- _SUPPLIED DATA_

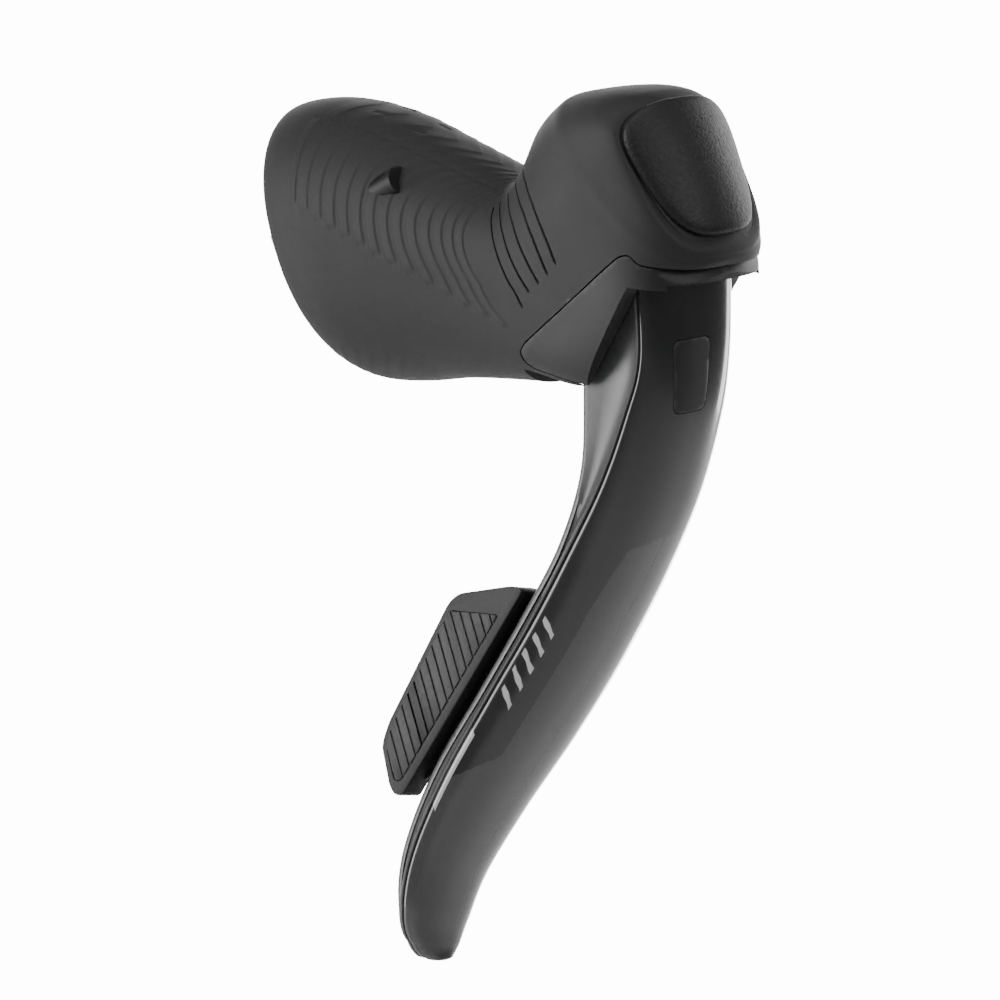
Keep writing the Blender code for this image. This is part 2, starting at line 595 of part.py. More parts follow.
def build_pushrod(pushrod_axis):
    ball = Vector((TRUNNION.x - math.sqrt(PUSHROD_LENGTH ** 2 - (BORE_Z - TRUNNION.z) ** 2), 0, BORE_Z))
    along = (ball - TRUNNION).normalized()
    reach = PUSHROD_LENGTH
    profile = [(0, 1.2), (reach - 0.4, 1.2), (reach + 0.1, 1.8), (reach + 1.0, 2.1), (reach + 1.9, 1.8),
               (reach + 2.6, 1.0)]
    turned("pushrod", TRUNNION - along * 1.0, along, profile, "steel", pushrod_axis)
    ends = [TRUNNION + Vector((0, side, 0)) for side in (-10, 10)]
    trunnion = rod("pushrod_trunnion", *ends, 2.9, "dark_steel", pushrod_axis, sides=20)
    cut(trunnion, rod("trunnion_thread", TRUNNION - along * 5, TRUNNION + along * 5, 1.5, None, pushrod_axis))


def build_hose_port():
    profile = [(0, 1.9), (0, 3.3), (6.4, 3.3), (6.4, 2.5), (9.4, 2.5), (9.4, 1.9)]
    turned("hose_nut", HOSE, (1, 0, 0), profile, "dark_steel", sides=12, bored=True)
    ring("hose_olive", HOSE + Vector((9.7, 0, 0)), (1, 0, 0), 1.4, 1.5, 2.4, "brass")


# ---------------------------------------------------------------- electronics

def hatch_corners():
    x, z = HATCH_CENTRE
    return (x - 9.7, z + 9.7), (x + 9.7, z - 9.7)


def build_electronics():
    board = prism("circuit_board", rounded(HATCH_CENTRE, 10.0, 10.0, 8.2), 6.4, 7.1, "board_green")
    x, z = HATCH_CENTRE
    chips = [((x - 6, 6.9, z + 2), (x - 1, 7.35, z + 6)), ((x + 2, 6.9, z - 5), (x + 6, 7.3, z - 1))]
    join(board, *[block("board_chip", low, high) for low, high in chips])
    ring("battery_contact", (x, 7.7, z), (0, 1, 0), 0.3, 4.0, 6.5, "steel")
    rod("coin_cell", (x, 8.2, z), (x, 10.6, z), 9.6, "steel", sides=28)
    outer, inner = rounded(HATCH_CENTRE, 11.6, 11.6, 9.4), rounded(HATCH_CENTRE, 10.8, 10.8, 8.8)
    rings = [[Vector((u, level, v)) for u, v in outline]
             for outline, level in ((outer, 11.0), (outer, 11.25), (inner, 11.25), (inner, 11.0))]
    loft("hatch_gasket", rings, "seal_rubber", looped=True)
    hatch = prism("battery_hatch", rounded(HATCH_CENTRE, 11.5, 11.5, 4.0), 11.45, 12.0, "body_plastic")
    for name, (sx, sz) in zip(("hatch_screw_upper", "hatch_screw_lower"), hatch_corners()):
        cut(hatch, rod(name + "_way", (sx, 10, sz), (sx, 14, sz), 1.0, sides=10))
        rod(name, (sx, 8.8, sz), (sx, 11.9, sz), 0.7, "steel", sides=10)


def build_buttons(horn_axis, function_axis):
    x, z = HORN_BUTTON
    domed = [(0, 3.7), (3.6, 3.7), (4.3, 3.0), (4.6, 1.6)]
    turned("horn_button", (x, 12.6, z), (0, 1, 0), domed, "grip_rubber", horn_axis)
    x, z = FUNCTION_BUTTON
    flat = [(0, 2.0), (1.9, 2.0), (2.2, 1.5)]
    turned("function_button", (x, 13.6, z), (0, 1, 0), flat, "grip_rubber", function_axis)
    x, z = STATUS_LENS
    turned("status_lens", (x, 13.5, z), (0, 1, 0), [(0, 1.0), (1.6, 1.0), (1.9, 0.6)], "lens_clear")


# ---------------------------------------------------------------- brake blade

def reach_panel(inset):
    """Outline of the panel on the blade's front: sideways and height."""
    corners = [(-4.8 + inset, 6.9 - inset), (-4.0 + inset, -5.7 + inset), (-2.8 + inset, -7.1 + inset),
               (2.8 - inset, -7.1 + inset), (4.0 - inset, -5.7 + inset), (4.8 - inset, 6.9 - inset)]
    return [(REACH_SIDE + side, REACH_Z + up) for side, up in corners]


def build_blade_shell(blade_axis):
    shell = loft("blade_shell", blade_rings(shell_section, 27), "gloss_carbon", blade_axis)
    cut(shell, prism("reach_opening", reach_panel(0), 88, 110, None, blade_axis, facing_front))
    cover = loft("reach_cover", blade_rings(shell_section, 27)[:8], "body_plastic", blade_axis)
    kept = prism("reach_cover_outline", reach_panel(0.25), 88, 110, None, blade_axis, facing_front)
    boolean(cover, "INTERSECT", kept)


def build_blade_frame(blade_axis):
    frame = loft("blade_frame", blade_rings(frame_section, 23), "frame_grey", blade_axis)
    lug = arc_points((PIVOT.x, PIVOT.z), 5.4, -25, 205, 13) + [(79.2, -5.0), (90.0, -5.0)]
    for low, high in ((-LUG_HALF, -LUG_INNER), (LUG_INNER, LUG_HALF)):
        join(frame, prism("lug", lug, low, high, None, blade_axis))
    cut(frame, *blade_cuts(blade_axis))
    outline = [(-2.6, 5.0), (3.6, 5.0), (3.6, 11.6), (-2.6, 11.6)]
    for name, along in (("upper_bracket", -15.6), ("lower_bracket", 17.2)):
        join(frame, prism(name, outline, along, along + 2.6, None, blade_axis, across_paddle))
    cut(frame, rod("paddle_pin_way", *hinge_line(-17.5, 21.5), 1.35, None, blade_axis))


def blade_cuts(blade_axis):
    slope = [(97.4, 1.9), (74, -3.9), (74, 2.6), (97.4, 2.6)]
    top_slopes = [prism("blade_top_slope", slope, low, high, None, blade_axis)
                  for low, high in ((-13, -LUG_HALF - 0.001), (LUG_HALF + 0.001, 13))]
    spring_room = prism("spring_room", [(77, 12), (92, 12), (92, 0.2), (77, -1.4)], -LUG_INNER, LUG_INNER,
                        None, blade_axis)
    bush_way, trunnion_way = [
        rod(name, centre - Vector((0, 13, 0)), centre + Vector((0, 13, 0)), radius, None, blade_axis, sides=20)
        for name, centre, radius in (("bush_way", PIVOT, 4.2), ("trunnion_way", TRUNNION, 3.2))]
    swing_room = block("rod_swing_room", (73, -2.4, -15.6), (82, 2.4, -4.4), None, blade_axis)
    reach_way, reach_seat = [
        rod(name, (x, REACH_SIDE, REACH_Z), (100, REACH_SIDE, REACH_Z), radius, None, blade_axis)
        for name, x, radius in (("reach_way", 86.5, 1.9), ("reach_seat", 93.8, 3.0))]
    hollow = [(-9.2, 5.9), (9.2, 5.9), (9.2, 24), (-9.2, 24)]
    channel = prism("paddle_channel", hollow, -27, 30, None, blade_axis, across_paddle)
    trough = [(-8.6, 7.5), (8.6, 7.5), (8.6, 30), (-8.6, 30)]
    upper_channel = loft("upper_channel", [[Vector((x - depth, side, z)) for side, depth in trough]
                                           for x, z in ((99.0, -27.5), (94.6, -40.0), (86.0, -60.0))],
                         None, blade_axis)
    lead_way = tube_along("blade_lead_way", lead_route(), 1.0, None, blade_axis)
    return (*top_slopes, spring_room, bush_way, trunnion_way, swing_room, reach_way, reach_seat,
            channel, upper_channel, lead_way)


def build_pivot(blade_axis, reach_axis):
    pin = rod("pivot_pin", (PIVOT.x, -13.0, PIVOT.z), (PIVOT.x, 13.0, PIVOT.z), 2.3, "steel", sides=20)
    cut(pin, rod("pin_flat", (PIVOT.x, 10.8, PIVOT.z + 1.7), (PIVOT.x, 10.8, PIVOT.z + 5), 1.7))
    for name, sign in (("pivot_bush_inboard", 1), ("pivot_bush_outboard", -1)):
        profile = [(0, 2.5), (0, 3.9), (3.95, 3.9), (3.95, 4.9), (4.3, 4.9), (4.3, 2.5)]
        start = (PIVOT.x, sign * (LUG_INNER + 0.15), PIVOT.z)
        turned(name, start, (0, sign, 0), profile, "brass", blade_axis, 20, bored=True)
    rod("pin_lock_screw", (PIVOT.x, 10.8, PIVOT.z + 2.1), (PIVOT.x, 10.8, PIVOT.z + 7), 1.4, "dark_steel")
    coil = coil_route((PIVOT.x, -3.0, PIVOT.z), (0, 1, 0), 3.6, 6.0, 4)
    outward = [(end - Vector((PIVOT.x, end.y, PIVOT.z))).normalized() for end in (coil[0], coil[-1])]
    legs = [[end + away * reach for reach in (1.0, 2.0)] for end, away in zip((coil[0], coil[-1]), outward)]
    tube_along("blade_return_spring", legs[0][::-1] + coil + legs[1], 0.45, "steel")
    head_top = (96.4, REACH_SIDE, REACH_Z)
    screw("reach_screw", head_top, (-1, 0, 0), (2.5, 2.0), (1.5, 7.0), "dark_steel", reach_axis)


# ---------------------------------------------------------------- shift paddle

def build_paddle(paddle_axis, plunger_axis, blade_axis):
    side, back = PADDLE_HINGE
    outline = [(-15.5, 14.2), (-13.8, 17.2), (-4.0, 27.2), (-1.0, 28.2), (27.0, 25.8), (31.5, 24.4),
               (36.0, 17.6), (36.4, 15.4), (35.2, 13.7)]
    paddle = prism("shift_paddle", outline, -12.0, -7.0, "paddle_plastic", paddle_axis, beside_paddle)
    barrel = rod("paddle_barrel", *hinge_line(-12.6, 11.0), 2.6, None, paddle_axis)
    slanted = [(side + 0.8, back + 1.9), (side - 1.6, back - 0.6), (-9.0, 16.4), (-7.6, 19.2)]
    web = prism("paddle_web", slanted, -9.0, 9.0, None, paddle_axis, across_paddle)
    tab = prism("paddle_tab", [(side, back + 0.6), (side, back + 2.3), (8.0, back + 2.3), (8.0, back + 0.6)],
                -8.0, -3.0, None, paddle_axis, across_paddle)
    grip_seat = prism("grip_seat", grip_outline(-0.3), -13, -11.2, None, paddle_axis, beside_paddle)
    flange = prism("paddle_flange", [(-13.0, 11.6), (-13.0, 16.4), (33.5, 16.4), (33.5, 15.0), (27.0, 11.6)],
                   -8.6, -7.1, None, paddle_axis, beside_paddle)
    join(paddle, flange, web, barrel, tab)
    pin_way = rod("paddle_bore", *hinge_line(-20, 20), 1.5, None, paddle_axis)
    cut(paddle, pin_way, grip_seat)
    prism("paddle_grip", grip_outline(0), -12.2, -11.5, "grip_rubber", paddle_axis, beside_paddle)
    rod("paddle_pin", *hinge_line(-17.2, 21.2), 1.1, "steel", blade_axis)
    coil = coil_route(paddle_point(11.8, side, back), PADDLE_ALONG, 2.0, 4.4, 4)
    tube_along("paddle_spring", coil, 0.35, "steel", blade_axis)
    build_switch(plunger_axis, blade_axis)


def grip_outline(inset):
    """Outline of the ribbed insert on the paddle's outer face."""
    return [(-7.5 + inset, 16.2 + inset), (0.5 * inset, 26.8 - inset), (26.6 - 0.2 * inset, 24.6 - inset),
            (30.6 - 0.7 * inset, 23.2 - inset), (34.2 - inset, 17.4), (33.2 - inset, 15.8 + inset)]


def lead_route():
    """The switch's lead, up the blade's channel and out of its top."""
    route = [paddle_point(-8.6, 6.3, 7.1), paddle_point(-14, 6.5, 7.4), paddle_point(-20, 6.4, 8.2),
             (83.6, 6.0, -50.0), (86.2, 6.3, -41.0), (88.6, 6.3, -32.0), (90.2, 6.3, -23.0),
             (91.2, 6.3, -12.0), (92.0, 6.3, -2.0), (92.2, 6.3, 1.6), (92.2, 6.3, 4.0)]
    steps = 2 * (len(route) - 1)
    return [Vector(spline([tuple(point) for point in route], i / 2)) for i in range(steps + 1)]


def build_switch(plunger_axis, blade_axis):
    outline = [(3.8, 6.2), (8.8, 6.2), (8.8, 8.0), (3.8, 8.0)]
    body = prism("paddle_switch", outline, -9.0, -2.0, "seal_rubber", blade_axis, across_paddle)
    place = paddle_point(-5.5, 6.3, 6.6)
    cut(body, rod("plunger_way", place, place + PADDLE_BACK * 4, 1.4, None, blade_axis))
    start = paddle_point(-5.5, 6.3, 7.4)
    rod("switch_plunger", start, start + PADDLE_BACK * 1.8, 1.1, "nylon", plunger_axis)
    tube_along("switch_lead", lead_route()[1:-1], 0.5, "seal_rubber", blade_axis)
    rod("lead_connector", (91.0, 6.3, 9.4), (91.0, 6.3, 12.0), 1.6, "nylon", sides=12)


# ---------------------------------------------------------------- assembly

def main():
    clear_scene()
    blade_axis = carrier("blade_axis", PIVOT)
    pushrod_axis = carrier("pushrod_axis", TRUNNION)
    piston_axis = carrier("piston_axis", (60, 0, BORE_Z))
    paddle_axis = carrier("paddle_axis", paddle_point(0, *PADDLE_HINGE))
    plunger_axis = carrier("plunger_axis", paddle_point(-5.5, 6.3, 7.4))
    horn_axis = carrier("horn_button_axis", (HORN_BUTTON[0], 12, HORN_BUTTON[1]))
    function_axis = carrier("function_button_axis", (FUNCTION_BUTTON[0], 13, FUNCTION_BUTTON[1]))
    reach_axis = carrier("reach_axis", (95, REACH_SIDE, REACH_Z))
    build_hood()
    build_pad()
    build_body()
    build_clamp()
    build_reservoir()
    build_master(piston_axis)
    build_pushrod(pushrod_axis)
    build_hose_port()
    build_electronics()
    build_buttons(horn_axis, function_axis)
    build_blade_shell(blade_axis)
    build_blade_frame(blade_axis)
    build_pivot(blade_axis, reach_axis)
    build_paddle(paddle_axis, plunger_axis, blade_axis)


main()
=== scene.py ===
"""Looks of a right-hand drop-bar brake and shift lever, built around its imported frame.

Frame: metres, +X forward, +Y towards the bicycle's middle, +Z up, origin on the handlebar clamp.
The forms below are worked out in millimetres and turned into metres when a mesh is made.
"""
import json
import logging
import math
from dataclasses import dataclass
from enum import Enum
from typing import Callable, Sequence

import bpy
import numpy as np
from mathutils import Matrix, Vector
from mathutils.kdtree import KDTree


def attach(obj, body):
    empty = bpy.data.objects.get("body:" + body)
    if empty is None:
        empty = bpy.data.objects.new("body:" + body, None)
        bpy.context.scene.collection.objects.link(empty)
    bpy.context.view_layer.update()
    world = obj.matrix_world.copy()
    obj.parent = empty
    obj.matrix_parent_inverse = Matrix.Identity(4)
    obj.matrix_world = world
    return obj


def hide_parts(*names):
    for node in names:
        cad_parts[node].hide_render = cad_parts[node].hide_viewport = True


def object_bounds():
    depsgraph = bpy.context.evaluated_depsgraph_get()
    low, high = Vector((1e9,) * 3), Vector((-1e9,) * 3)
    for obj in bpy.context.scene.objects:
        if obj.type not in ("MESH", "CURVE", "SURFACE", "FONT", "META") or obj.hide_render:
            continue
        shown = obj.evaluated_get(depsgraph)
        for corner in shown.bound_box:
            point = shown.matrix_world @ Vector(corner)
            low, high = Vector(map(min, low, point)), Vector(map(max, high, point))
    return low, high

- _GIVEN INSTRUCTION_
Retype, word for word, every line from the line with "world = obj.matrix_world.copy()" to the line with "point = shown.matrix_world", inclusive. Add nothing.

- _SOLUTION_
    world = obj.matrix_world.copy()
    obj.parent = empty
    obj.matrix_parent_inverse = Matrix.Identity(4)
    obj.matrix_world = world
    return obj


def hide_parts(*names):
    for node in names:
        cad_parts[node].hide_render = cad_parts[node].hide_viewport = True


def object_bounds():
    depsgraph = bpy.context.evaluated_depsgraph_get()
    low, high = Vector((1e9,) * 3), Vector((-1e9,) * 3)
    for obj in bpy.context.scene.objects:
        if obj.type not in ("MESH", "CURVE", "SURFACE", "FONT", "META") or obj.hide_render:
            continue
        shown = obj.evaluated_get(depsgraph)
        for corner in shown.bound_box:
            point = shown.matrix_world @ Vector(corner)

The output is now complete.